* _To do_
Take the entries below and reproduce them word for word.
^^^^^^^^
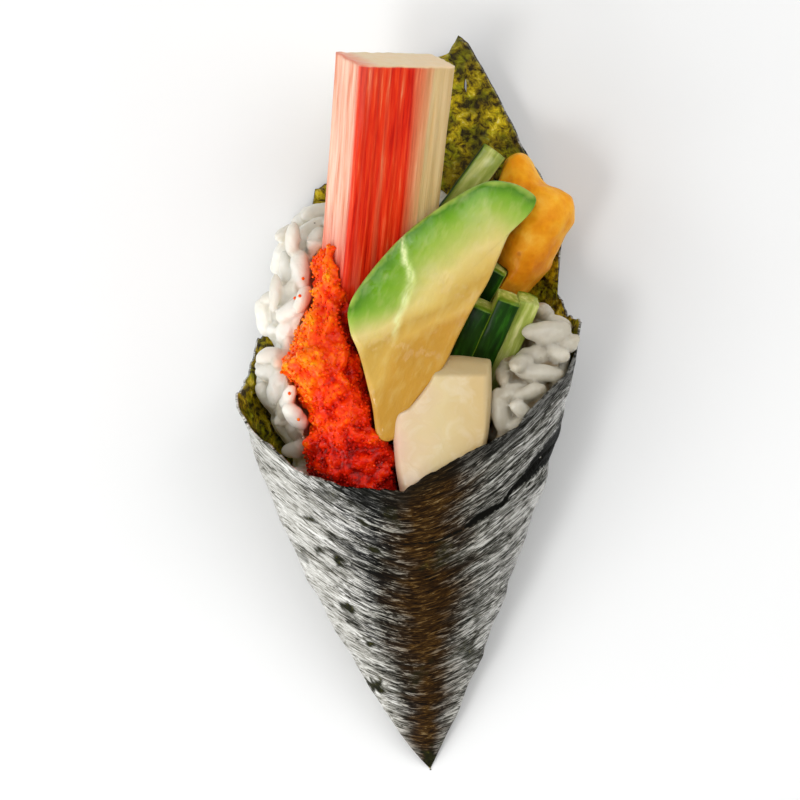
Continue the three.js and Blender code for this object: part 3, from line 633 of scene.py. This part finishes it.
def cream_paste():
    """Cream cheese: dense, smooth and matt, pinker towards the roe and yellower on the right, with painted
    shade on its back strip and right side.
    """
    made, tree, shader = material(
        "cream_cheese", IOR=1.42, Roughness=0.4, Coat_Weight=0.2, Coat_Roughness=0.25,
        Subsurface_Weight=0.3, Subsurface_Radius=(1.0, 0.8, 0.5), Subsurface_Scale=0.002,
    )
    place = (add(tree, "TexCoord"), "Object")
    axes = add(tree, "SeparateXYZ", {"Vector": place})
    cloud = cloudy(tree, place, 7, Detail=4)
    drift = maths(tree, "MULTIPLY_ADD", cloud, 0.012, (axes, "X"))
    band = ranged(tree, drift, 0.002, 0.02)
    paste = shades(tree, band, [(0.0, "#d6b29a"), (0.3, "#d4ba94"), (0.6, "#d3be8e"), (1.0, "#ceb27a")])
    swirl = cloudy(tree, place, 4, Detail=3, Distortion=1.0)
    flow = ranged(tree, swirl, 0.5, 0.7, 0.0, 0.3)
    pale = mix(tree, flow, paste, "#e4d8c0")
    # Painted shade on the strip that slopes away at the back and on the right side.
    strip = ranged(tree, (axes, "Y"), 0.0052, 0.006, 0.0, 0.7)
    edge = ranged(tree, (axes, "X"), 0.0148, 0.0156, 0.0, 0.6)
    outer = maths(tree, "MAXIMUM", strip, edge)
    colour = mix(tree, outer, pale, "#b8a276")
    bump = add(tree, "Bump", {"Height": swirl, "Strength": 0.5, "Distance": 0.0005})
    wire(tree, shader, Base_Color=colour, Normal=bump)
    return made


def table_top():
    """A pale matt table top."""
    made, tree, shader = material("pale_table_top", Roughness=0.9, Specular_IOR_Level=0.1)
    place = (add(tree, "TexCoord"), "Object")
    cloud = cloudy(tree, place, 120)
    paint = shades(tree, cloud, [(0.3, "#ececeb"), (0.7, "#f0f0ef")])
    wire(tree, shader, Base_Color=paint)
    return made


# ---- The nori cone ----


def half_width(y):
    return y * (FLARE - FLARE_LOSS * y) + TIP_ROUND * (1 - math.exp(-y / TIP_REACH))


def centre_x(y):
    return SIDE_DRIFT * (math.sqrt(DRIFT_START) - math.sqrt(y + DRIFT_START))


def soft_wrinkle(angle, y):
    height = DEPTH_RATIO * half_width(y) * (1 + math.sin(angle))
    rings = math.sin(0.55 * y + 1.6 * math.sin(angle + 0.4) + 0.8 * math.cos(3 * angle))
    folds = math.sin(5 * angle + 0.11 * y)
    return WRINKLE * smooth(height, 1, 9) * (0.45 * rings + 0.6 * folds)


def wall_point(angle, y, offset):
    """A point of the wall, at an angle round the cone and a distance from the tip."""
    across = half_width(y)
    up = DEPTH_RATIO * across
    z = up + (up + offset) * math.sin(angle) - FLAT_CUT * smooth(y, 0, 20)
    reach = max(0, y - FLAP_START) / FLAP_LENGTH
    return Vector((centre_x(y) + (across + offset) * math.cos(angle), y, max(z, 0) + FLAP_CURL * reach**2))


def rim():
    """The rim as angles round the cone with distances from the tip."""
    turned = []
    for line, side in ((BACK_RIM, -1), (FRONT_LIP, 1)):
        for x, y in line:
            cosine = min(1, max(-1, (x - centre_x(y)) / half_width(y)))
            turned.append((side * math.acos(cosine), y))
    return [*turned, (turned[0][0] + math.tau, turned[0][1])]


def rim_columns():
    """Angles and heights of the sheet's columns, at the rim's corners and evenly between them."""
    columns = []
    for (angle, height), (next_angle, next_height) in zip(rim(), rim()[1:]):
        steps = math.ceil((next_angle - angle) / math.radians(COLUMN_STEP))
        for k in range(steps):
            share = k / steps
            columns.append((angle + (next_angle - angle) * share, height + (next_height - height) * share))
    return [*columns, (columns[0][0] + math.tau, columns[0][1])]


def fallen(x, y):
    """How far up the sheet a point lies, counted along the creases, which fall towards the middle."""
    aside = math.hypot(x - centre_x(y), 4)
    return y - 0.3 * aside - 0.012 * aside**2


def tear_open(bm, seam):
    """Splits the sheet along a few edges and draws the two sides apart."""
    bmesh.ops.split_edges(bm, edges=seam)
    for vert in [v for v in bm.verts if v.is_boundary]:
        away = local(vert.co) - Vector((*TEAR, 0))
        if abs(away.x) < 1 and abs(away.y) < TEAR_REACH:
            side = sum(face.calc_center_median().x - vert.co.x for face in vert.link_faces)
            vert.co.x += math.copysign(0.3, side) * (1 - (away.y / TEAR_REACH) ** 2) / 1000


def ragged(angle, front):
    """How far the sheet's edge strays from its line at an angle; the back edge is rougher."""
    round_it = Vector((math.cos(angle), math.sin(angle), 0)) * 40
    stray = 0.45 * wobble(round_it, 2.2) + 0.15 * wobble(round_it, 0.5, 3)
    return stray + (0 if front else 0.4 * wobble(round_it, 1.1, 5))


def worn_off(spot):
    """How far the film is gone from a spot of the sheet, from 0 to 1."""
    bare = -1
    for a, b, length, width in WORN:
        off = Vector((spot.x - a, spot.y - b))
        bare = max(bare, 1.1 - math.hypot(off.dot(WORN_WAY) / length, off.cross(WORN_WAY) / width))
    return smooth(bare + 0.9 * wobble((spot.x * 0.6, spot.y, spot.z), 1.1, 9), 0, 0.5)


def fine_creases(spot, y):
    """Height of the fine creases, which die out at the tip and where the cone rests."""
    streaks = Vector((spot.x * 0.3, fallen(spot.x, spot.y), spot.z * 0.3))
    relief = 0.28 * wobble(streaks, 2.6) + 0.16 * wobble(streaks, 1.3, 5) + 0.12 * wobble(spot, 5, 2)
    share = smooth(spot.z, 0.3, 3) * smooth(y, 2, 14)
    return relief * share


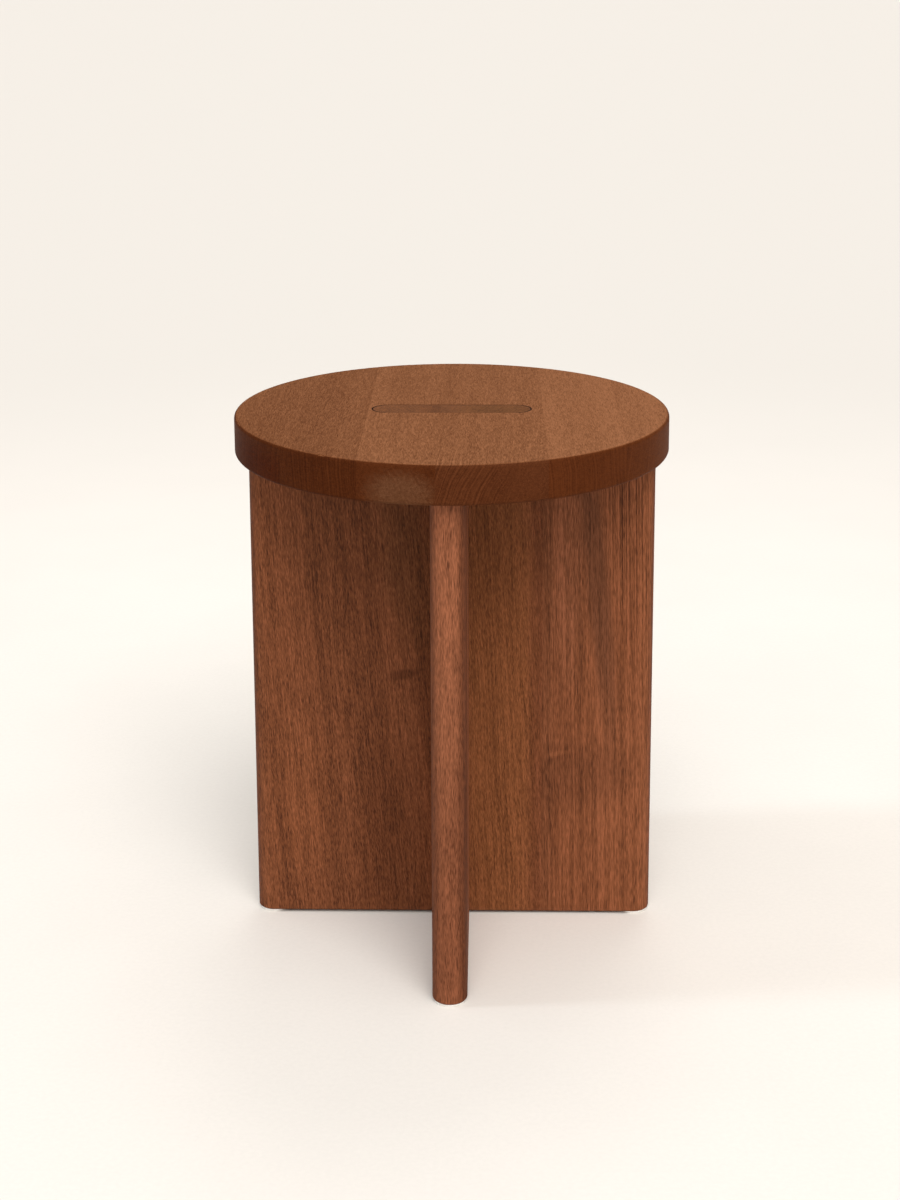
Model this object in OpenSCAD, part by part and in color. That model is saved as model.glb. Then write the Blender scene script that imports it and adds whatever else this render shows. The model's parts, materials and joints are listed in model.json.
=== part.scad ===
^^^^^^^^
* _Solution for this problem_
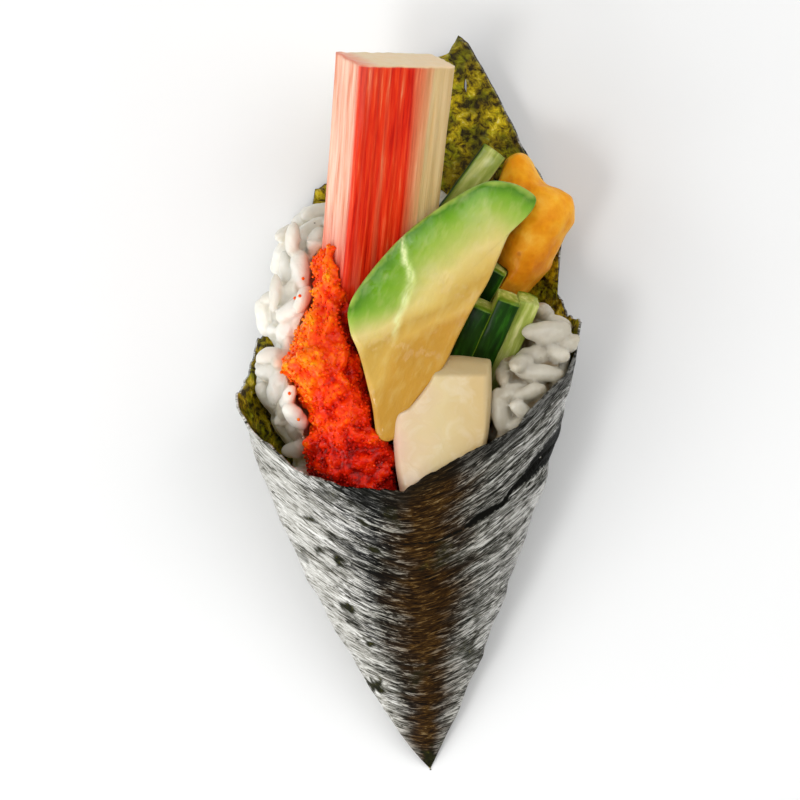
Continue the three.js and Blender code for this object: part 3, from line 633 of scene.py. This part finishes it.
def cream_paste():
    """Cream cheese: dense, smooth and matt, pinker towards the roe and yellower on the right, with painted
    shade on its back strip and right side.
    """
    made, tree, shader = material(
        "cream_cheese", IOR=1.42, Roughness=0.4, Coat_Weight=0.2, Coat_Roughness=0.25,
        Subsurface_Weight=0.3, Subsurface_Radius=(1.0, 0.8, 0.5), Subsurface_Scale=0.002,
    )
    place = (add(tree, "TexCoord"), "Object")
    axes = add(tree, "SeparateXYZ", {"Vector": place})
    cloud = cloudy(tree, place, 7, Detail=4)
    drift = maths(tree, "MULTIPLY_ADD", cloud, 0.012, (axes, "X"))
    band = ranged(tree, drift, 0.002, 0.02)
    paste = shades(tree, band, [(0.0, "#d6b29a"), (0.3, "#d4ba94"), (0.6, "#d3be8e"), (1.0, "#ceb27a")])
    swirl = cloudy(tree, place, 4, Detail=3, Distortion=1.0)
    flow = ranged(tree, swirl, 0.5, 0.7, 0.0, 0.3)
    pale = mix(tree, flow, paste, "#e4d8c0")
    # Painted shade on the strip that slopes away at the back and on the right side.
    strip = ranged(tree, (axes, "Y"), 0.0052, 0.006, 0.0, 0.7)
    edge = ranged(tree, (axes, "X"), 0.0148, 0.0156, 0.0, 0.6)
    outer = maths(tree, "MAXIMUM", strip, edge)
    colour = mix(tree, outer, pale, "#b8a276")
    bump = add(tree, "Bump", {"Height": swirl, "Strength": 0.5, "Distance": 0.0005})
    wire(tree, shader, Base_Color=colour, Normal=bump)
    return made


def table_top():
    """A pale matt table top."""
    made, tree, shader = material("pale_table_top", Roughness=0.9, Specular_IOR_Level=0.1)
    place = (add(tree, "TexCoord"), "Object")
    cloud = cloudy(tree, place, 120)
    paint = shades(tree, cloud, [(0.3, "#ececeb"), (0.7, "#f0f0ef")])
    wire(tree, shader, Base_Color=paint)
    return made


# ---- The nori cone ----


def half_width(y):
    return y * (FLARE - FLARE_LOSS * y) + TIP_ROUND * (1 - math.exp(-y / TIP_REACH))


def centre_x(y):
    return SIDE_DRIFT * (math.sqrt(DRIFT_START) - math.sqrt(y + DRIFT_START))


def soft_wrinkle(angle, y):
    height = DEPTH_RATIO * half_width(y) * (1 + math.sin(angle))
    rings = math.sin(0.55 * y + 1.6 * math.sin(angle + 0.4) + 0.8 * math.cos(3 * angle))
    folds = math.sin(5 * angle + 0.11 * y)
    return WRINKLE * smooth(height, 1, 9) * (0.45 * rings + 0.6 * folds)


def wall_point(angle, y, offset):
    """A point of the wall, at an angle round the cone and a distance from the tip."""
    across = half_width(y)
    up = DEPTH_RATIO * across
    z = up + (up + offset) * math.sin(angle) - FLAT_CUT * smooth(y, 0, 20)
    reach = max(0, y - FLAP_START) / FLAP_LENGTH
    return Vector((centre_x(y) + (across + offset) * math.cos(angle), y, max(z, 0) + FLAP_CURL * reach**2))


def rim():
    """The rim as angles round the cone with distances from the tip."""
    turned = []
    for line, side in ((BACK_RIM, -1), (FRONT_LIP, 1)):
        for x, y in line:
            cosine = min(1, max(-1, (x - centre_x(y)) / half_width(y)))
            turned.append((side * math.acos(cosine), y))
    return [*turned, (turned[0][0] + math.tau, turned[0][1])]


def rim_columns():
    """Angles and heights of the sheet's columns, at the rim's corners and evenly between them."""
    columns = []
    for (angle, height), (next_angle, next_height) in zip(rim(), rim()[1:]):
        steps = math.ceil((next_angle - angle) / math.radians(COLUMN_STEP))
        for k in range(steps):
            share = k / steps
            columns.append((angle + (next_angle - angle) * share, height + (next_height - height) * share))
    return [*columns, (columns[0][0] + math.tau, columns[0][1])]


def fallen(x, y):
    """How far up the sheet a point lies, counted along the creases, which fall towards the middle."""
    aside = math.hypot(x - centre_x(y), 4)
    return y - 0.3 * aside - 0.012 * aside**2


def tear_open(bm, seam):
    """Splits the sheet along a few edges and draws the two sides apart."""
    bmesh.ops.split_edges(bm, edges=seam)
    for vert in [v for v in bm.verts if v.is_boundary]:
        away = local(vert.co) - Vector((*TEAR, 0))
        if abs(away.x) < 1 and abs(away.y) < TEAR_REACH:
            side = sum(face.calc_center_median().x - vert.co.x for face in vert.link_faces)
            vert.co.x += math.copysign(0.3, side) * (1 - (away.y / TEAR_REACH) ** 2) / 1000


def ragged(angle, front):
    """How far the sheet's edge strays from its line at an angle; the back edge is rougher."""
    round_it = Vector((math.cos(angle), math.sin(angle), 0)) * 40
    stray = 0.45 * wobble(round_it, 2.2) + 0.15 * wobble(round_it, 0.5, 3)
    return stray + (0 if front else 0.4 * wobble(round_it, 1.1, 5))


def worn_off(spot):
    """How far the film is gone from a spot of the sheet, from 0 to 1."""
    bare = -1
    for a, b, length, width in WORN:
        off = Vector((spot.x - a, spot.y - b))
        bare = max(bare, 1.1 - math.hypot(off.dot(WORN_WAY) / length, off.cross(WORN_WAY) / width))
    return smooth(bare + 0.9 * wobble((spot.x * 0.6, spot.y, spot.z), 1.1, 9), 0, 0.5)


def fine_creases(spot, y):
    """Height of the fine creases, which die out at the tip and where the cone rests."""
    streaks = Vector((spot.x * 0.3, fallen(spot.x, spot.y), spot.z * 0.3))
    relief = 0.28 * wobble(streaks, 2.6) + 0.16 * wobble(streaks, 1.3, 5) + 0.12 * wobble(spot, 5, 2)
    share = smooth(spot.z, 0.3, 3) * smooth(y, 2, 14)
    return relief * share


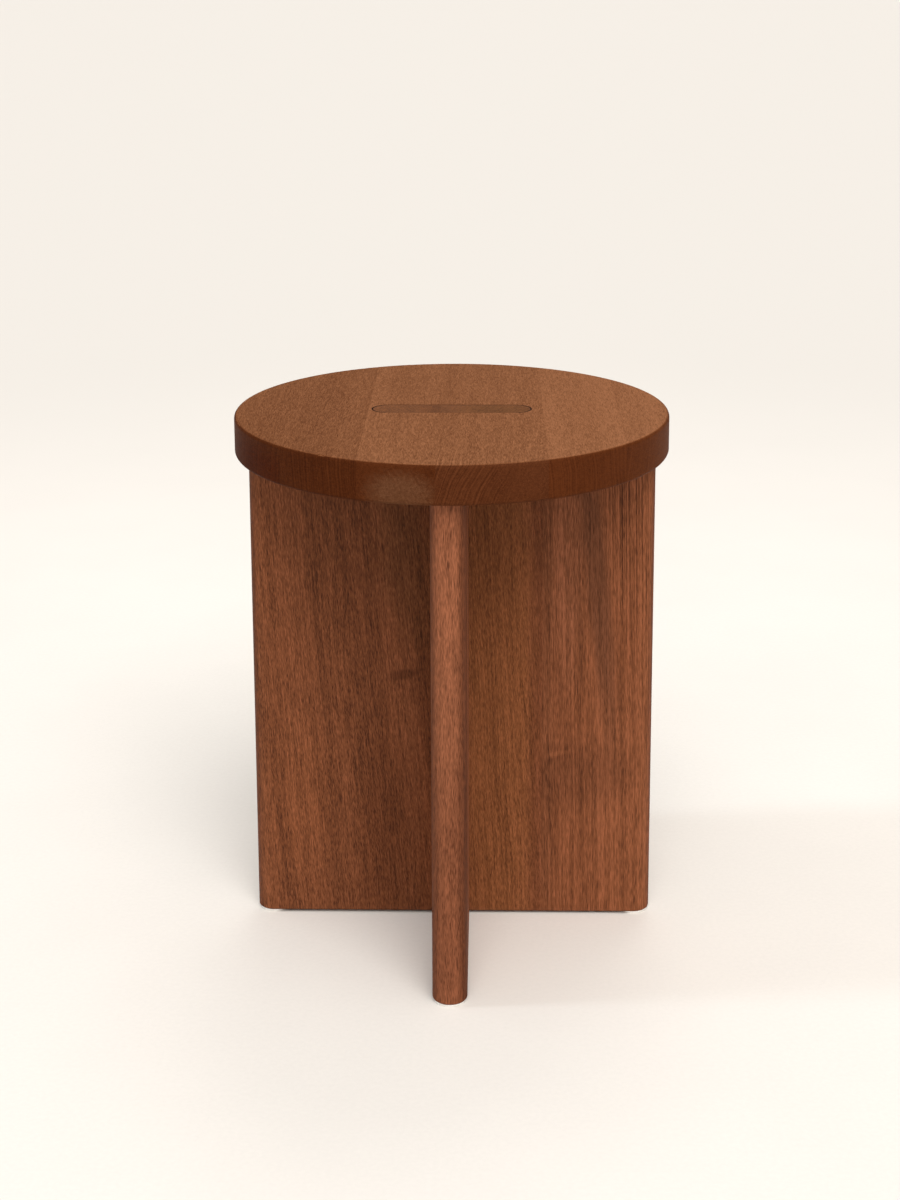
Model this object in OpenSCAD, part by part and in color. That model is saved as model.glb. Then write the Blender scene script that imports it and adds whatever else this render shows. The model's parts, materials and joints are listed in model.json.
=== part.scad ===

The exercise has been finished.